At Transmute, we've obviously been using neo4j a lot, as have a lot of companies that are interested in modern graph APIs and moving beyond just doing what RDF allows (especially while we wait to see what RDF-star will allow).

Here is a link to a tool we use to evaluate JSON-LD DIDs and VCs:

https://github.com/transmute-industries/transmute

Here is a link to an open source US Customs program that also uses neo4j:

https://github.com/US-CBP/GTAS

While I personally don't agree with the RDF graph that is now normative, as you can see, I am comfortable working around its flaws to produce graphs that preserve the relationships we see in JSON, specifically the relationships between proof, credential and presentation.

I think most folks will be surprised to learn that while proof is always OPTIONAL in JSON-LD VC... It is NEVER present after you convert to RDF.
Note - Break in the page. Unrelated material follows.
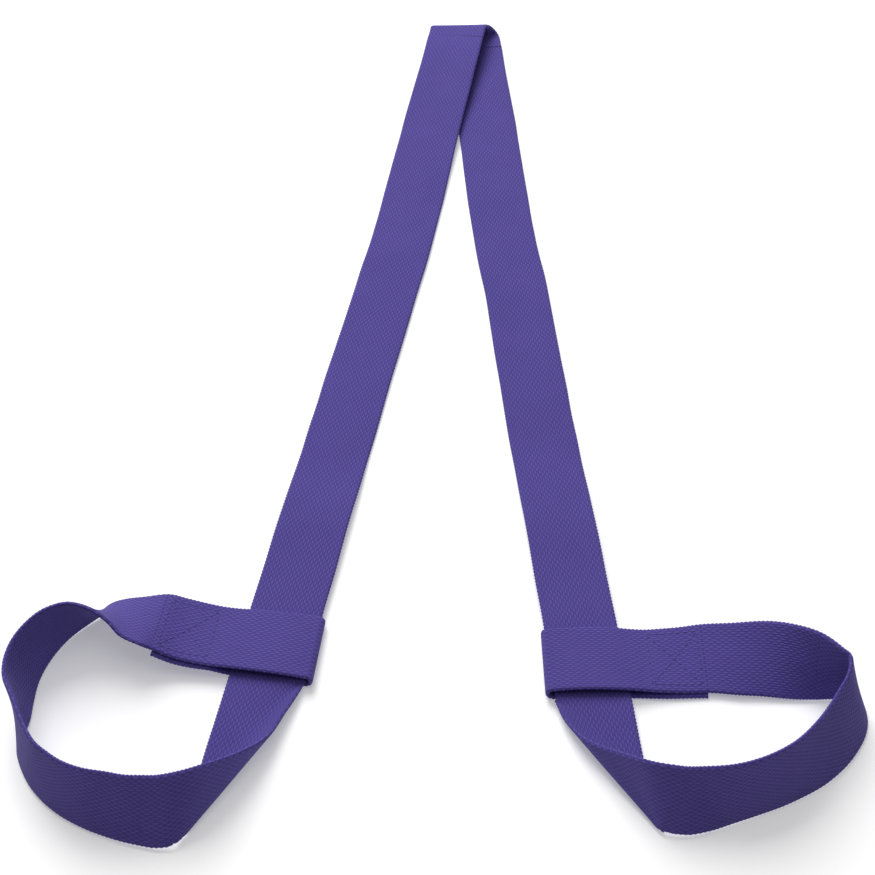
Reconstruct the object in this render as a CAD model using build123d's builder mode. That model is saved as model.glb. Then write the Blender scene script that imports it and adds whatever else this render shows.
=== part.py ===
"""Stretching strap: one strip of flat cotton webbing with a slip loop at each end.

The strip lies folded in half on a flat surface. The fold is the crown, at the far end (+Y), and two legs run from
it towards the near end. At the end of each leg the strip folds up over a slanting line, goes round as a standing
loop, and comes back to its own leg, where its sewn eye (the keeper) wraps the leg and slides along it.
Origin: middle of the strap's outline, on the surface that it lies on. +Z is up. Millimetres.
"""
import os
from math import cos, radians, sin

from build123d import *

os.makedirs("parts", exist_ok=True)

# webbing
width = 38.0
thickness = 2.2
layer_gap = 0.3  # free play of a leg inside its keeper, above and below

# crown: the soft fold between the two legs
fold_y = 294.0
fold_height = 10.0
fold_width = 45.5
fold_middle_x = 15.8
left_crown_x = 12.2
right_crown_x = 19.5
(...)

Similarly, folks will probably be surprised to learn that a verifiable presentation will not contain credentials when imported for the same reason, and that its proof will also be treated the same way.

This causes graph processors to "forget where things came from" after importing JSON-LD as RDF.

I find this behavior undesirable, but obviously we can work around it, and now our work around will be consistent, thanks to making the @context values and specifically these parts, normative:

As I said on the call, this issue predates the working groups intelligent decision to make the context normative, and this issue can be closed when this PR is merged:

https://github.com/w3c/vc-data-model/pull/1158

iherman commented 1 year ago

This issue can be closed when #1158 is merged

The PR is merged, I presume this issue is now moot and can be set as pending close. @brentzundel @Sakurann @OR13 ?

OR13 commented 1 year ago

Indeed!

Consumers of verifiable credentials as RDF are now assured of a specific graph structure, by the application of our normative context.

This makes extension or translation in a reliable manner possible.

This issue should be closed.

brentzundel commented 1 year ago

This issue has been addressed, closing.